District 11, on the other hand, has five Republicans vying for nomination for the House seat vacated by Gayle Batt; only two of the names are familiar to me. In addition, both of the district’s other seats have at least one challenger.

Unfortunately, only two of these nine candidates have websites listed on the Secretary of State’s Primary Candidate information page; four have submitted statements. You’d think that candidates running in a district that includes almost all of Canyon County outside of Nampa, Caldwell, and Parma would reach as many as possible on-line.

One can hope they put more effort into communicating at the forum at 7 p.m. tomorrow at the Nampa City Hall. Republicans for contested races in districts 11 and 13 are participating.

Vote.

Politics: A Dem State-of-the-State

In a few hours Gov. Otter will unveil his agenda for Idaho’s 2015 legislative session. Most of us will be pleased by some items and upset by others. Last year’s refusal to recommend needed educational funding still rankles me. Fortunately, the legislature gave education more than lip service.

I generally hope for the best possible agenda from a conservative governor who faces fierce opposition from the right wing of his party.

Down deep, however, I yearn for actions that would truly be the best for the people of Idaho. Here is what I’d like to hear the Governor say.

We may take four major steps to save taxpayers’ money and stimulate the economy.

First, we will stop wasting taxpayer money on lawsuits for purely political purposes. The Supreme Court will rule on same sex marriage based on lawsuits brought by individuals in Michigan, Tennessee, Kentucky, Ohio and Louisiana without Idaho’s help. Our task force rightfully concluded that Idaho can’t afford to manage these federal lands because, unlike in Utah, our lands don’t have oil reserves to exploit. And Obama’s executive order on immigration doesn’t differ enough from dozens of similar orders by previous presidents to expect the courts to change it. That’s up to Congress.

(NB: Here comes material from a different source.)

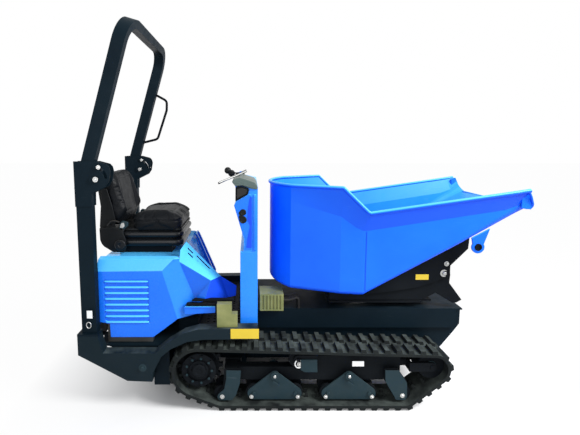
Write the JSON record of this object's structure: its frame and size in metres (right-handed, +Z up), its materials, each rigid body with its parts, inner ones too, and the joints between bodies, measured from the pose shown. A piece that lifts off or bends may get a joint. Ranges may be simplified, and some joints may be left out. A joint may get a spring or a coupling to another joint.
{
  "type": "tracked power carrier",
  "caption": "Ride-on rubber-tracked carrier with an operator's seat, folding roll bar, control column and a skip that swivels and tips over its chute.",
  "frame": {"origin": "on the ground under the middle of the machine", "axes": "+X forward towards the skip's lip, +Y to the machine's left, +Z up"},
  "size_m": [2.932, 1.1, 2.5271],
  "materials": {
    "blue_paint": "gloss",
    "charcoal_paint": "satin",
    "slate_paint": "satin",
    "black_paint": "satin",
    "bare_steel": "turned",
    "engine_iron": "rough cast",
    "core_aluminium": "bare",
    "olive_zinc": "satin",
    "rod_chrome": "polished",
    "track_rubber": "worn",
    "hose_rubber": "satin",
    "bellows_rubber": "satin",
    "black_plastic": "fine grained",
    "black_vinyl": "satin"
  },
  "bodies": {
    "chassis": {"main_frame": "charcoal_paint", "track_frames": "black_paint", "right_track_belt": "track_rubber", "left_track_belt": "track_rubber", "drive_motors": "black_paint", "right_side_skirt": "charcoal_paint", "left_side_skirt": "charcoal_paint", "floor_plate": "black_paint", "engine": "engine_iron", "radiator": "core_aluminium", "fuel_tank": "black_plastic", "hydraulic_valves": "olive_zinc", "hydraulic_hoses": "hose_rubber", "roll_bar_posts": "charcoal_paint", "control_column": "blue_paint", "control_head": "blue_paint", "hand_rest": "black_plastic", "side_cowl": "blue_paint", "slew_ring": "bare_steel"},
    "arch": {"roll_bar_arch": "charcoal_paint", "grab_handle": "black_paint"},
    "hood": {"hood": "blue_paint", "seat_base": "black_paint", "seat_bellows": "bellows_rubber"},
    "seat": {"seat_pan": "black_plastic", "seat_cushion": "black_vinyl"},
    "backrest": {"backrest": "black_vinyl"},
    "fan": {"cooling_fan": "black_plastic"},
    "right_lever": {"right_travel_lever": "black_plastic"},
    "left_lever": {"left_travel_lever": "black_plastic"},
    "switch": {"rocker_switch": "black_plastic"},
    "turntable": {"turntable": "black_paint"},
    "skip": {"skip_tub": "blue_paint", "skip_underframe": "black_paint"},
    "barrel": {"cylinder_barrel": "black_paint"},
    "rod": {"cylinder_rod": "rod_chrome"},
    "right_sprocket": {"right_sprocket": "black_paint"},
    "right_tension_fork": {"right_tension_fork": "black_paint"},
    "right_idler": {"right_idler": "black_paint"},
    "right_carrier_roller": {"right_carrier_roller": "black_paint"},
    "right_rear_bogie": {"right_rear_bogie": "slate_paint"},
    "right_front_bogie": {"right_front_bogie": "slate_paint"},
    "right_roller_1": {"right_roller_1": "black_paint"},
    "right_roller_2": {"right_roller_2": "black_paint"},
    "right_roller_3": {"right_roller_3": "black_paint"},
    "right_roller_4": {"right_roller_4": "black_paint"},
    "right_roller_5": {"right_roller_5": "black_paint"},
    "right_roller_6": {"right_roller_6": "black_paint"},
    "left_sprocket": {"left_sprocket": "black_paint"},
    "left_tension_fork": {"left_tension_fork": "black_paint"},
    "left_idler": {"left_idler": "black_paint"},
    "left_carrier_roller": {"left_carrier_roller": "black_paint"},
    "left_rear_bogie": {"left_rear_bogie": "slate_paint"},
    "left_front_bogie": {"left_front_bogie": "slate_paint"},
    "left_roller_1": {"left_roller_1": "black_paint"},
    "left_roller_2": {"left_roller_2": "black_paint"},
    "left_roller_3": {"left_roller_3": "black_paint"},
    "left_roller_4": {"left_roller_4": "black_paint"},
    "left_roller_5": {"left_roller_5": "black_paint"},
    "left_roller_6": {"left_roller_6": "black_paint"}
  },
  "joints": [
    {"name": "right_drive", "type": "hinge", "parent": "chassis", "child": "right_sprocket", "pos_m": [-0.691, -0.435, 0.256], "axis": [0, 1, 0], "continuous": true},
    {"name": "right_tension", "type": "slide", "parent": "chassis", "child": "right_tension_fork", "axis": [1, 0, 0], "range_m": [-0.04, 0], "stiffness_N_per_m": 60000, "springref_m": 0.01},
    {"name": "right_idler_spin", "type": "hinge", "parent": "right_tension_fork", "child": "right_idler", "pos_m": [0.831, -0.435, 0.28], "axis": [0, 1, 0], "continuous": true},
    {"name": "right_carrier_spin", "type": "hinge", "parent": "chassis", "child": "right_carrier_roller", "pos_m": [-0.041, -0.435, 0.32809], "axis": [0, 1, 0], "continuous": true},
    {"name": "right_rear_bogie_rock", "type": "hinge", "parent": "chassis", "child": "right_rear_bogie", "pos_m": [-0.195, -0.435, 0.215], "axis": [0, 1, 0], "range_deg": [-2, 2]},
    {"name": "right_front_bogie_rock", "type": "hinge", "parent": "chassis", "child": "right_front_bogie", "pos_m": [0.292, -0.435, 0.215], "axis": [0, 1, 0], "range_deg": [-2, 2]},
    {"name": "right_roller_1_spin", "type": "hinge", "parent": "chassis", "child": "right_roller_1", "pos_m": [-0.541, -0.435, 0.0904], "axis": [0, 1, 0], "continuous": true},
    {"name": "right_roller_2_spin", "type": "hinge", "parent": "right_rear_bogie", "child": "right_roller_2", "pos_m": [-0.331, -0.435, 0.09555], "axis": [0, 1, 0], "continuous": true},
    {"name": "right_roller_3_spin", "type": "hinge", "parent": "right_rear_bogie", "child": "right_roller_3", "pos_m": [-0.059, -0.435, 0.09555], "axis": [0, 1, 0], "continuous": true},
    {"name": "right_roller_4_spin", "type": "hinge", "parent": "right_front_bogie", "child": "right_roller_4", "pos_m": [0.156, -0.435, 0.09555], "axis": [0, 1, 0], "continuous": true},
    {"name": "right_roller_5_spin", "type": "hinge", "parent": "right_front_bogie", "child": "right_roller_5", "pos_m": [0.428, -0.435, 0.09555], "axis": [0, 1, 0], "continuous": true},
    {"name": "right_roller_6_spin", "type": "hinge", "parent": "chassis", "child": "right_roller_6", "pos_m": [0.652, -0.435, 0.0904], "axis": [0, 1, 0], "continuous": true},
    {"name": "left_drive", "type": "hinge", "parent": "chassis", "child": "left_sprocket", "pos_m": [-0.691, 0.435, 0.256], "axis": [0, 1, 0], "continuous": true},
    {"name": "left_tension", "type": "slide", "parent": "chassis", "child": "left_tension_fork", "axis": [1, 0, 0], "range_m": [-0.04, 0], "stiffness_N_per_m": 60000, "springref_m": 0.01},
    {"name": "left_idler_spin", "type": "hinge", "parent": "left_tension_fork", "child": "left_idler", "pos_m": [0.831, 0.435, 0.28], "axis": [0, 1, 0], "continuous": true},
    {"name": "left_carrier_spin", "type": "hinge", "parent": "chassis", "child": "left_carrier_roller", "pos_m": [-0.041, 0.435, 0.32809], "axis": [0, 1, 0], "continuous": true},
    {"name": "left_rear_bogie_rock", "type": "hinge", "parent": "chassis", "child": "left_rear_bogie", "pos_m": [-0.195, 0.435, 0.215], "axis": [0, 1, 0], "range_deg": [-2, 2]},
    {"name": "left_front_bogie_rock", "type": "hinge", "parent": "chassis", "child": "left_front_bogie", "pos_m": [0.292, 0.435, 0.215], "axis": [0, 1, 0], "range_deg": [-2, 2]},
    {"name": "left_roller_1_spin", "type": "hinge", "parent": "chassis", "child": "left_roller_1", "pos_m": [-0.541, 0.435, 0.0904], "axis": [0, 1, 0], "continuous": true},
    {"name": "left_roller_2_spin", "type": "hinge", "parent": "left_rear_bogie", "child": "left_roller_2", "pos_m": [-0.331, 0.435, 0.09555], "axis": [0, 1, 0], "continuous": true},
    {"name": "left_roller_3_spin", "type": "hinge", "parent": "left_rear_bogie", "child": "left_roller_3", "pos_m": [-0.059, 0.435, 0.09555], "axis": [0, 1, 0], "continuous": true},
    {"name": "left_roller_4_spin", "type": "hinge", "parent": "left_front_bogie", "child": "left_roller_4", "pos_m": [0.156, 0.435, 0.09555], "axis": [0, 1, 0], "continuous": true},
    {"name": "left_roller_5_spin", "type": "hinge", "parent": "left_front_bogie", "child": "left_roller_5", "pos_m": [0.428, 0.435, 0.09555], "axis": [0, 1, 0], "continuous": true},
    {"name": "left_roller_6_spin", "type": "hinge", "parent": "chassis", "child": "left_roller_6", "pos_m": [0.652, 0.435, 0.0904], "axis": [0, 1, 0], "continuous": true},
    {"name": "fan_spin", "type": "hinge", "parent": "chassis", "child": "fan", "pos_m": [-1.16, -0.33, 0.69], "axis": [0, 1, 0], "continuous": true},
    {"name": "roll_bar_fold", "type": "hinge", "parent": "chassis", "child": "arch", "pos_m": [-1.328, 0, 1.508], "axis": [0, 1, 0], "range_deg": [0, 60]},
    {"name": "hood_tilt", "type": "hinge", "parent": "chassis", "child": "hood", "pos_m": [-0.814, 0, 0.965], "axis": [0, 1, 0], "range_deg": [0, 40]},
    {"name": "seat_suspension", "type": "slide", "parent": "hood", "child": "seat", "axis": [0, 0, 1], "range_m": [-0.04, 0], "stiffness_N_per_m": 20000, "springref_m": 0.035, "deforming": ["seat_bellows"]},
    {"name": "backrest_recline", "type": "hinge", "parent": "seat", "child": "backrest", "pos_m": [-1.33, 0, 1.168], "axis": [0, 1, 0], "range_deg": [-20, 0]},
    {"name": "right_travel", "type": "hinge", "parent": "chassis", "child": "right_lever", "pos_m": [-0.425, -0.15, 1.512], "axis": [0, 1, 0], "range_deg": [-12, 12], "stiffness_Nm_per_rad": 2},
    {"name": "left_travel", "type": "hinge", "parent": "chassis", "child": "left_lever", "pos_m": [-0.425, 0.02, 1.512], "axis": [0, 1, 0], "range_deg": [-12, 12], "stiffness_Nm_per_rad": 2},
    {"name": "horn_switch", "type": "hinge", "parent": "chassis", "child": "switch", "pos_m": [-0.415, -0.441, 1.275], "axis": [1, 0, 0], "range_deg": [-5, 5]},
    {"name": "skip_swivel", "type": "hinge", "parent": "chassis", "child": "turntable", "pos_m": [0.425, 0, 0.617], "axis": [0, 0, 1], "range_deg": [-90, 90]},
    {"name": "skip_tip", "type": "hinge", "parent": "turntable", "child": "skip", "pos_m": [0.995, 0, 0.838], "axis": [0, 1, 0], "range_deg": [0, 70]},
    {"name": "ram_swing", "type": "hinge", "parent": "turntable", "child": "barrel", "pos_m": [0.41, 0, 0.668], "axis": [0, -1, 0], "range_deg": [-1, 2]},
    {"name": "ram_stroke", "type": "slide", "parent": "barrel", "child": "rod", "axis": [0.9272, 0, 0.3745], "range_m": [0, 0.09]}
  ],
  "couplings": [
    {"joint": "right_idler_spin", "follows": "right_drive", "ratio": 1.7471},
    {"joint": "right_carrier_spin", "follows": "right_drive", "ratio": 2.4359},
    {"joint": "right_roller_1_spin", "follows": "right_drive", "ratio": 2.9008},
    {"joint": "right_roller_2_spin", "follows": "right_drive", "ratio": 2.9008},
    {"joint": "right_roller_3_spin", "follows": "right_drive", "ratio": 2.9008},
    {"joint": "right_roller_4_spin", "follows": "right_drive", "ratio": 2.9008},
    {"joint": "right_roller_5_spin", "follows": "right_drive", "ratio": 2.9008},
    {"joint": "right_roller_6_spin", "follows": "right_drive", "ratio": 2.9008},
    {"joint": "left_idler_spin", "follows": "left_drive", "ratio": 1.7471},
    {"joint": "left_carrier_spin", "follows": "left_drive", "ratio": 2.4359},
    {"joint": "left_roller_1_spin", "follows": "left_drive", "ratio": 2.9008},
    {"joint": "left_roller_2_spin", "follows": "left_drive", "ratio": 2.9008},
    {"joint": "left_roller_3_spin", "follows": "left_drive", "ratio": 2.9008},
    {"joint": "left_roller_4_spin", "follows": "left_drive", "ratio": 2.9008},
    {"joint": "left_roller_5_spin", "follows": "left_drive", "ratio": 2.9008},
    {"joint": "left_roller_6_spin", "follows": "left_drive", "ratio": 2.9008},
    {"joint": "ram_swing", "follows": "skip_tip", "ratio": 0.0127},
    {"joint": "ram_stroke", "follows": "skip_tip", "m_per_rad": 0.07021}
  ]
}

Second, we will save taxpayer money by staffing the Tax Commission enough to ensure adequate enforcement of tax laws and by expanding Medicaid to cover those who don’t make enough to benefit from the Affordable Care Act. The latter will not only save lives, but will reward, rather than punish, people for being employed. In addition, we will work to get Federal approval of a school broadband contract that is not biased toward my campaign donors.

Third, now that nearly half the states have raised their minimum wage above $7.25 an hour without economic catastrophe, Idaho will plan for annual increments that will allow one person with a full-time job to pay for basic food, rent and transportation for two people. Idaho taxpayers must stop subsidizing the labor costs of profitable businesses.

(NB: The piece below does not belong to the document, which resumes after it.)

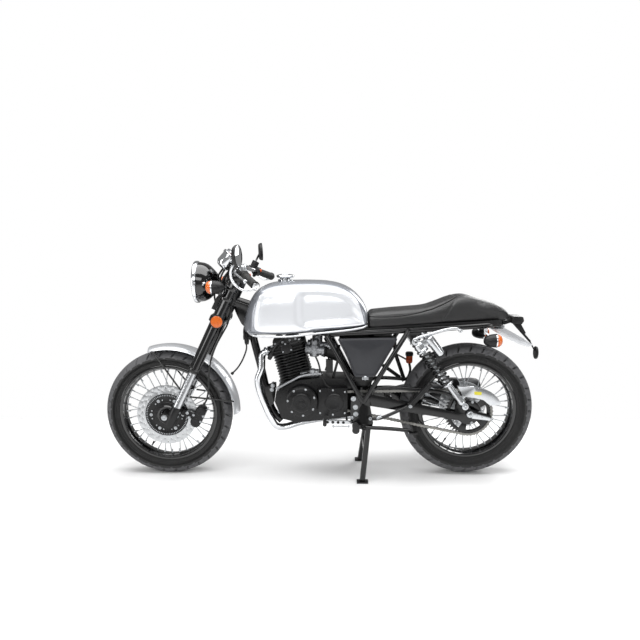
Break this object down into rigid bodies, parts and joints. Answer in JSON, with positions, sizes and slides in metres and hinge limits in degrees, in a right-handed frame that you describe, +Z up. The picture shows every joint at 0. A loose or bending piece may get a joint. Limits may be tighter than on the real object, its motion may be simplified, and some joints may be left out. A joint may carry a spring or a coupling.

Fourth, we will heed the opinion of over 70% of Idahoans and “add the words” to extend basic rights to housing and employment in spite of sexual orientation and gender identity.

There are also four areas in which we must invest money for the future: education, infrastructure, jobs, and justice.

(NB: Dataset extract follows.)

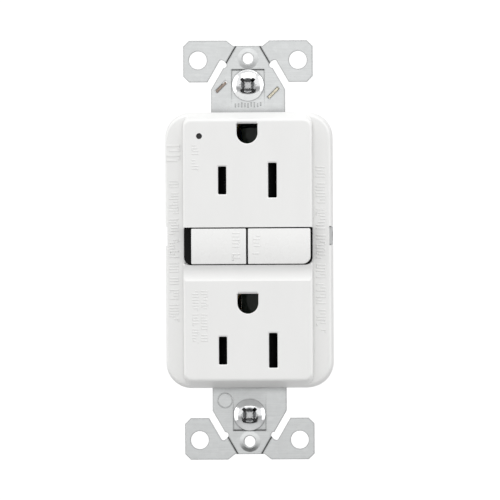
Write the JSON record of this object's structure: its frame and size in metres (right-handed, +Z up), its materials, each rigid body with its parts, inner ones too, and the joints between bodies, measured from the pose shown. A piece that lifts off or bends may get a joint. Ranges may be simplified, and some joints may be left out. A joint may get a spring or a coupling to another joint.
{
  "type": "gfci outlet",
  "caption": "Wall receptacle with ground-fault protection: two three-hole sockets, test and reset buttons, steel strap with break-off ears, side wire terminals.",
  "frame": {"origin": "centre of the four ear holes, in the rear face of the strap, which bears on the wall box", "axes": "+Z up along the strap, -Y towards the person facing the outlet, +X to that person's right"},
  "size_m": [0.042, 0.0355, 0.1058],
  "materials": {
    "white_moulding": "moulded white thermoplastic, fine satin gloss",
    "white_button": "moulded white thermoplastic, smooth",
    "grey_housing": "glass-filled grey thermoplastic, matte",
    "black_nylon": "black moulded nylon",
    "galvanised_steel": "galvanised strip steel, faint rolling grain",
    "plated_steel": "bright nickel or zinc plate",
    "spring_steel": "drawn spring wire",
    "brass_alloy": "rolled brass and bronze",
    "green_plated_steel": "green dyed zinc plate",
    "fibre": "grey vulcanised fibre",
    "enamelled_copper": "enamelled copper wire",
    "ferrite": "taped ferrite ring",
    "board_laminate": "green solder-masked laminate",
    "component_body": "epoxy-dipped component bodies",
    "clear_acrylic": "clear moulded acrylic"
  },
  "bodies": {
    "receptacle": {"button_guide": "black_nylon", "circuit_board": "board_laminate", "control_chip": "black_nylon", "corner_screws": "plated_steel", "diodes": "component_body", "film_capacitor": "component_body", "front_cover": "white_moulding", "ground_rivets": "plated_steel", "grounding_clip": "brass_alloy", "hot_contacts": "brass_alloy", "inner_frame": "black_nylon", "light_pipe": "clear_acrylic", "line_hot_plate": "brass_alloy", "line_neutral_plate": "plated_steel", "line_wires": "enamelled_copper", "load_hot_plate": "brass_alloy", "load_neutral_plate": "plated_steel", "lower_ground_contact": "brass_alloy", "lower_shutter_frame": "black_nylon", "mounting_strap": "galvanised_steel", "neutral_contacts": "brass_alloy", "plunger_spring": "spring_steel", "rear_housing": "grey_housing", "reset_spring": "spring_steel", "screw_retainers": "fibre", "sensing_cores": "ferrite", "shutter_springs": "spring_steel", "solenoid_bobbin": "black_nylon", "solenoid_coil": "enamelled_copper", "solenoid_frame": "plated_steel", "status_lamp": "clear_acrylic", "test_blade": "brass_alloy", "test_spring": "spring_steel", "transformer_case": "black_nylon", "upper_ground_contact": "brass_alloy", "upper_shutter_frame": "black_nylon", "varistor": "component_body"},
    "test_button": {"test_button": "white_button"},
    "reset_button": {"reset_button": "white_button", "reset_pin": "plated_steel"},
    "contact_lifter": {"contact_lifter": "black_nylon", "moving_contacts": "brass_alloy"},
    "latch_plate": {"latch_plate": "plated_steel"},
    "solenoid_plunger": {"solenoid_plunger": "plated_steel"},
    "upper_box_screw": {"upper_box_screw": "plated_steel"},
    "lower_box_screw": {"lower_box_screw": "plated_steel"},
    "ground_clamp": {"ground_clamp": "green_plated_steel"},
    "ground_screw": {"ground_screw": "green_plated_steel"},
    "upper_hot_shutter": {"upper_hot_shutter": "black_nylon"},
    "upper_neutral_shutter": {"upper_neutral_shutter": "black_nylon"},
    "lower_hot_shutter": {"lower_hot_shutter": "black_nylon"},
    "lower_neutral_shutter": {"lower_neutral_shutter": "black_nylon"},
    "line_hot_clamp": {"line_hot_clamp": "plated_steel"},
    "line_hot_screw": {"line_hot_screw": "brass_alloy"},
    "line_neutral_clamp": {"line_neutral_clamp": "plated_steel"},
    "line_neutral_screw": {"line_neutral_screw": "plated_steel"},
    "load_hot_clamp": {"load_hot_clamp": "plated_steel"},
    "load_hot_screw": {"load_hot_screw": "brass_alloy"},
    "load_neutral_clamp": {"load_neutral_clamp": "plated_steel"},
    "load_neutral_screw": {"load_neutral_screw": "plated_steel"}
  },
  "joints": [
    {"name": "test_press", "type": "slide", "parent": "receptacle", "child": "test_button", "axis": [0, 1, 0], "range_m": [0, 0.0015], "stiffness_N_per_m": 800, "springref_m": -0.001, "deforming": ["test_spring"]},
    {"name": "reset_press", "type": "slide", "parent": "receptacle", "child": "reset_button", "axis": [0, 1, 0], "range_m": [0, 0.0016], "stiffness_N_per_m": 800, "springref_m": -0.001, "deforming": ["reset_spring"]},
    {"name": "contact_lift", "type": "slide", "parent": "receptacle", "child": "contact_lifter", "axis": [0, 1, 0], "range_m": [0, 0.0016]},
    {"name": "plunger_slide", "type": "slide", "parent": "receptacle", "child": "solenoid_plunger", "axis": [0, 0, 1], "range_m": [0, 0.0019], "stiffness_N_per_m": 100, "springref_m": -0.0005, "deforming": ["plunger_spring"]},
    {"name": "latch_slide", "type": "slide", "parent": "contact_lifter", "child": "latch_plate", "axis": [0, 0, 1], "range_m": [0, 0.0019]},
    {"name": "upper_hot_shutter_slide", "type": "slide", "parent": "receptacle", "child": "upper_hot_shutter", "axis": [1, 0, 0], "range_m": [0, 0.0029], "stiffness_N_per_m": 150, "springref_m": -0.001, "deforming": ["shutter_springs"]},
    {"name": "upper_neutral_shutter_slide", "type": "slide", "parent": "receptacle", "child": "upper_neutral_shutter", "axis": [1, 0, 0], "range_m": [-0.0029, 0]},
    {"name": "lower_hot_shutter_slide", "type": "slide", "parent": "receptacle", "child": "lower_hot_shutter", "axis": [1, 0, 0], "range_m": [0, 0.0029], "stiffness_N_per_m": 150, "springref_m": -0.001, "deforming": ["shutter_springs"]},
    {"name": "lower_neutral_shutter_slide", "type": "slide", "parent": "receptacle", "child": "lower_neutral_shutter", "axis": [1, 0, 0], "range_m": [-0.0029, 0]},
    {"name": "upper_box_screw_turn", "type": "hinge", "parent": "receptacle", "child": "upper_box_screw", "pos_m": [0, 0, 0.04167], "axis": [0, -1, 0], "continuous": true},
    {"name": "lower_box_screw_turn", "type": "hinge", "parent": "receptacle", "child": "lower_box_screw", "pos_m": [0, 0, -0.04167], "axis": [0, -1, 0], "continuous": true},
    {"name": "line_hot_clamp_slide", "type": "slide", "parent": "receptacle", "child": "line_hot_clamp", "axis": [-1, 0, 0], "range_m": [0, 0.0024]},
    {"name": "line_hot_screw_turn", "type": "hinge", "parent": "line_hot_clamp", "child": "line_hot_screw", "pos_m": [-0.01725, 0.0166, 0.019], "axis": [-1, 0, 0], "range_deg": [0, 1089]},
    {"name": "line_neutral_clamp_slide", "type": "slide", "parent": "receptacle", "child": "line_neutral_clamp", "axis": [1, 0, 0], "range_m": [0, 0.0024]},
    {"name": "line_neutral_screw_turn", "type": "hinge", "parent": "line_neutral_clamp", "child": "line_neutral_screw", "pos_m": [0.01725, 0.0166, 0.019], "axis": [1, 0, 0], "range_deg": [0, 1089]},
    {"name": "load_hot_clamp_slide", "type": "slide", "parent": "receptacle", "child": "load_hot_clamp", "axis": [-1, 0, 0], "range_m": [0, 0.0024]},
    {"name": "load_hot_screw_turn", "type": "hinge", "parent": "load_hot_clamp", "child": "load_hot_screw", "pos_m": [-0.01725, 0.0166, -0.019], "axis": [-1, 0, 0], "range_deg": [0, 1089]},
    {"name": "load_neutral_clamp_slide", "type": "slide", "parent": "receptacle", "child": "load_neutral_clamp", "axis": [1, 0, 0], "range_m": [0, 0.0024]},
    {"name": "load_neutral_screw_turn", "type": "hinge", "parent": "load_neutral_clamp", "child": "load_neutral_screw", "pos_m": [0.01725, 0.0166, -0.019], "axis": [1, 0, 0], "range_deg": [0, 1089]},
    {"name": "ground_clamp_slide", "type": "slide", "parent": "receptacle", "child": "ground_clamp", "axis": [0, 0, -1], "range_m": [0, 0.0024]},
    {"name": "ground_screw_turn", "type": "hinge", "parent": "ground_clamp", "child": "ground_screw", "pos_m": [0, 0.0086, -0.0352], "axis": [0, 0, -1], "range_deg": [0, 1089]}
  ],
  "couplings": [
    {"joint": "contact_lift", "follows": "reset_press", "ratio": 1},
    {"joint": "latch_slide", "follows": "plunger_slide", "ratio": 1},
    {"joint": "upper_neutral_shutter_slide", "follows": "upper_hot_shutter_slide", "ratio": -1},
    {"joint": "lower_neutral_shutter_slide", "follows": "lower_hot_shutter_slide", "ratio": -1},
    {"joint": "line_hot_screw_turn", "follows": "line_hot_clamp_slide", "rad_per_m": 7915.8},
    {"joint": "line_neutral_screw_turn", "follows": "line_neutral_clamp_slide", "rad_per_m": 7915.8},
    {"joint": "load_hot_screw_turn", "follows": "load_hot_clamp_slide", "rad_per_m": 7915.8},
    {"joint": "load_neutral_screw_turn", "follows": "load_neutral_clamp_slide", "rad_per_m": 7915.8},
    {"joint": "ground_screw_turn", "follows": "ground_clamp_slide", "rad_per_m": 7915.8}
  ]
}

We must bring our public school funding per student up to pre-recession levels before we concern ourselves with major changes. We want schools to remain focused on education young people rather than on filing reports. We will continue to listen to parents and educations as we work to prioritize the Educational Task Force recommendations.

We must find the $300 million necessary to maintain our roads and bridges. We will recommend increases in gasoline taxes, vehicle license fees, and use of general funds in order to spread the burden. Remember, this measure will add jobs that stimulate the economy as well as protecting the state from lawsuits resulting from continued negligence.

We must work with private companies to provide the workforce development and technical education to make hiring here more attractive. We will also invest in university laboratories and research; they are business incubators. We will encourage continued expansion of wind and solar power generation.

We must continue to improve our justice system by providing an effective public defender system and providing basic treatment for substance abuse and mental illness.

And, finally, we must find a way to give state employees a 3 percent pay increase.

Join with me in working toward a more prosperous Idaho.